Jackie Garza and Wendy Peterson move steadily; they are in a hurry to cover as many households as possible. They visit an average of 20 to 40 houses per hour, depending on the location. Their aim is to contact young voters, many who voted for the first time in 2008 or who registered recently, and voters in low-turnout-tendency demographics.
Both are volunteers with Mi Familia Vota, one of several national organizations that has been given the task of registering voters and ensuring they vote early or on November 2nd.
These organizations are spending $ 5.4 million toward efforts to mobilize the Latino vote across the country, particularly in states and districts with close contests where Latino voters could be decisive.
Jackie says that the economy and education are key issues for Hispanic voters in Colorado, but so is immigration. “For me it is very important because I am an immigrant, my parents are immigrants, my family are immigrants, and the United States is based on immigrants.”
In one of the homes we visited, the woman who answered said that “jobs are important, and I also think they have to deal with immigration. We’ve found ourselves in this predicament and now we have to fix it, but not at the expense of people who are only trying to look out for themselves and their families. The people here are not criminals and should have the opportunity to become citizens.”
The candidates’ positions on immigration, she said, will be a factor in deciding for whom she will vote.
Between houses, Wendy comments that she has come across Hispanic voters who “are not very happy with Obama.”
“They fell in love and were disappointed.”
Precisely because immigration reform has not yet passed, she says, the issue is still important to these voters.
“Most people with legal status have family members and friends without documents and wish that they, too, could realize their dreams of being in the country legally. This issue is mobilizing people because families want to be together,” says Wendy.
In another part of town, in a Mexican restaurant, the young, 18 year-old Hispanic waitress says she’s not certain whether she’ll vote because the candidates are focusing too much on personal attacks and not on explaining their platforms.
Her concern is about jobs, but immigration and the DREAM Act are important because she has undocumented friends “and I don’t want them to be stopped or something and sent back to Mexico.”
Diana, who owns a taco stand, tells us her motivation for voting is that “we want help with immigration, the economy, health and education, but most of all immigration.
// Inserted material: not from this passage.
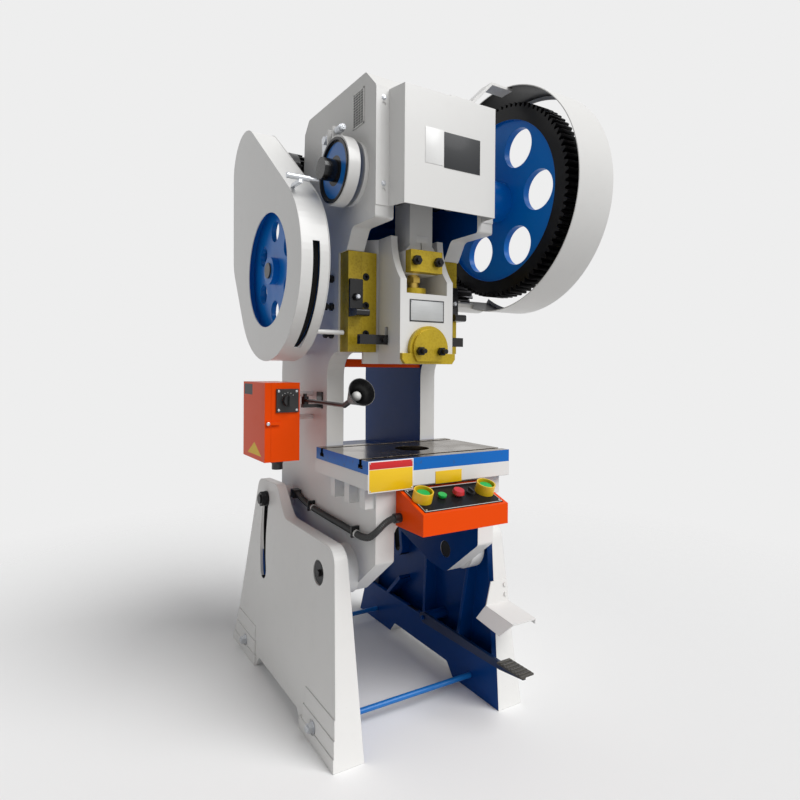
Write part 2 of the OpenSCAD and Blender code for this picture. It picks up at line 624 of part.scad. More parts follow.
rod_x_half = 46;
foot_x = 64;
foot_low = ball_z + 101;
foot_high = foot_low + 96;
module connecting_rod() on_press() color(white) difference() {
    union() {
        intersection() {
            rod_x(-web_x0 + 4, web_x0 - 4, crank_pin_d / 2 + 35, 0, pin_z);
            block(-web_x0, web_x0, -120, 120, pin_z - 120, pin_z - 0.2);
        }
        block(-rod_x_half, rod_x_half, -48, 48, foot_high - 10, pin_z - crank_pin_d / 2 - 10);
        rotate([90, 0, 0]) translate([0, 0, -48]) linear_extrude(98) polygon([[-foot_x, foot_low],
            [foot_x, foot_low], [foot_x, foot_high - 22], [rod_x_half, foot_high], [-rod_x_half, foot_high],
            [-foot_x, foot_high - 22]]);
    }
    rod_x(-web_x0, web_x0, crank_pin_d / 2 + running, 0, pin_z);
    rod_z(foot_low - 1, foot_low + 180, screw_d / 2 + slack, 0, 0);
    block(-2, 2, -60, 0, foot_low - 1, foot_high + 30);
    for (x = [-clamp_bolt_x, clamp_bolt_x]) rod_y(-60, 30, 8 + slack, x, clamp_z);
    for (y = [-cap_bolt_y, cap_bolt_y]) rod_z(pin_z - 40, pin_z + 1, 8 + slack, 0, y);
}
cap_bolt_y = crank_pin_d / 2 + 18;
module rod_cap() on_press() color(white) {
    difference() {
        intersection() {
            rod_x(-web_x0 + 4, web_x0 - 4, crank_pin_d / 2 + 35, 0, pin_z);
            block(-web_x0, web_x0, -120, 120, pin_z + 0.2, pin_z + 120);
        }
        rod_x(-web_x0, web_x0, crank_pin_d / 2 + running, 0, pin_z);
        for (y = [-cap_bolt_y, cap_bolt_y]) {
            rod_z(pin_z - 1, pin_z + 90, 8 + slack, 0, y);
            rod_z(pin_z + 26, pin_z + 120, 15, 0, y);
        }
    }
    for (y = [-cap_bolt_y, cap_bolt_y]) {
        rod_z(pin_z - 38, pin_z + 27, 8, 0, y);
        translate([0, y, pin_z + 26.2]) cylinder(h = 12, r = 13, $fn = 6);
    }
}
clamp_bolt_x = 44;
clamp_z = foot_low + 37;
module clamp_block() on_press() color(gold) difference() {
    block(-foot_x, foot_x, -84, -50.3, foot_low, foot_low + 74);
    for (x = [-clamp_bolt_x, clamp_bolt_x]) rod_y(-90, -40, 8 + slack, x, clamp_z);
}
module clamp_bolts() on_press() color(dark) for (x = [-clamp_bolt_x, clamp_bolt_x]) {
    rod_y(-108, 28, 8, x, clamp_z);
    hex_y(-99, -84.3, 17, x, clamp_z);
}
module ball_screw() on_press() color(steel) {
    translate([0, 0, ball_z]) sphere(d = ball_d);
    rod_z(ball_z + 10, foot_low + 176, screw_d / 2, 0, 0);
    translate([0, 0, foot_low - 26]) cylinder(h = 18, r = screw_d / 2 + 6, $fn = 6);
}
// The rod stays upright on its way round, so the ball needs room behind its place.
swing = throw + 0.5;
lift = 0.211 * throw + 0.6;
module way_section() polygon([for (s = [1, -1]) each let (h = [[ram_x, -ram_front], [ram_x, way_y - way_root],
        [way_x, way_y - way_tip], [way_x, way_y + way_tip], [ram_x, way_y + way_root]])
    s > 0 ? h : [for (i = [4 : -1 : 0]) [-h[i][0], h[i][1]]]]);
module long_hole(z0, z1, r) {
    rod_z(z0, z1, r, 0, 0);
    rod_z(z0, z1, r, 0, swing);
    block(-r, r, 0, swing, z0, z1);
}
bar_h = 32;
bar_w = 20;
bar_lift = 28;
bar_z = ram_z + 65;
clamp_top = 57;
horn_r = 232;
module ram() on_press() color(white) difference() {
    translate([0, 0, ram_z]) linear_extrude(ram_top - ram_z) way_section();
    block(-ram_x + ram_wall, ram_x - ram_wall, -ram_front - 1, way_y - 4, window_z, ram_top + 1);
    rod_x(-ram_x - 1, ram_x + 1, horn_r, -horn_r - 26, ram_top + 5);
    long_hole(ball_z - ball_d / 2 - lift, window_z + 1, ball_d / 2 + 0.6);
    rod_z(ram_z - 1, bar_z, shank_d / 2, 0, 0);
    block(-ram_x - 60, ram_x + 60, -bar_w / 2 - 0.3, bar_w / 2 + 0.3, bar_z - 0.3,
        bar_z + bar_h + bar_lift + 0.5);
    block(-60, 60, -ram_front - 1, 0, ram_z - 1, ram_z + clamp_top);
    for (x = [-shank_nut_x, shank_nut_x]) rod_y(-1, 40, 8 + slack, x, shank_nut_z);
}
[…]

We don’t like the laws that are being passed. There’s a lot of prejudice.”
In one home in the neighborhood Jackie and Wendy visit, Ricardo says shyly that he became a citizen recently, registered and will be voting for the first time in November.
His motivations are “the economy and immigration.” “Let’s fix everyone’s status if we can… hopefully they all can get legal status, too.”
A woman with legal residency living in the same house adds: “I have friends and family who do not have their papers. Hopefully (reform) will happen, and it will be real. And, not just another promise.”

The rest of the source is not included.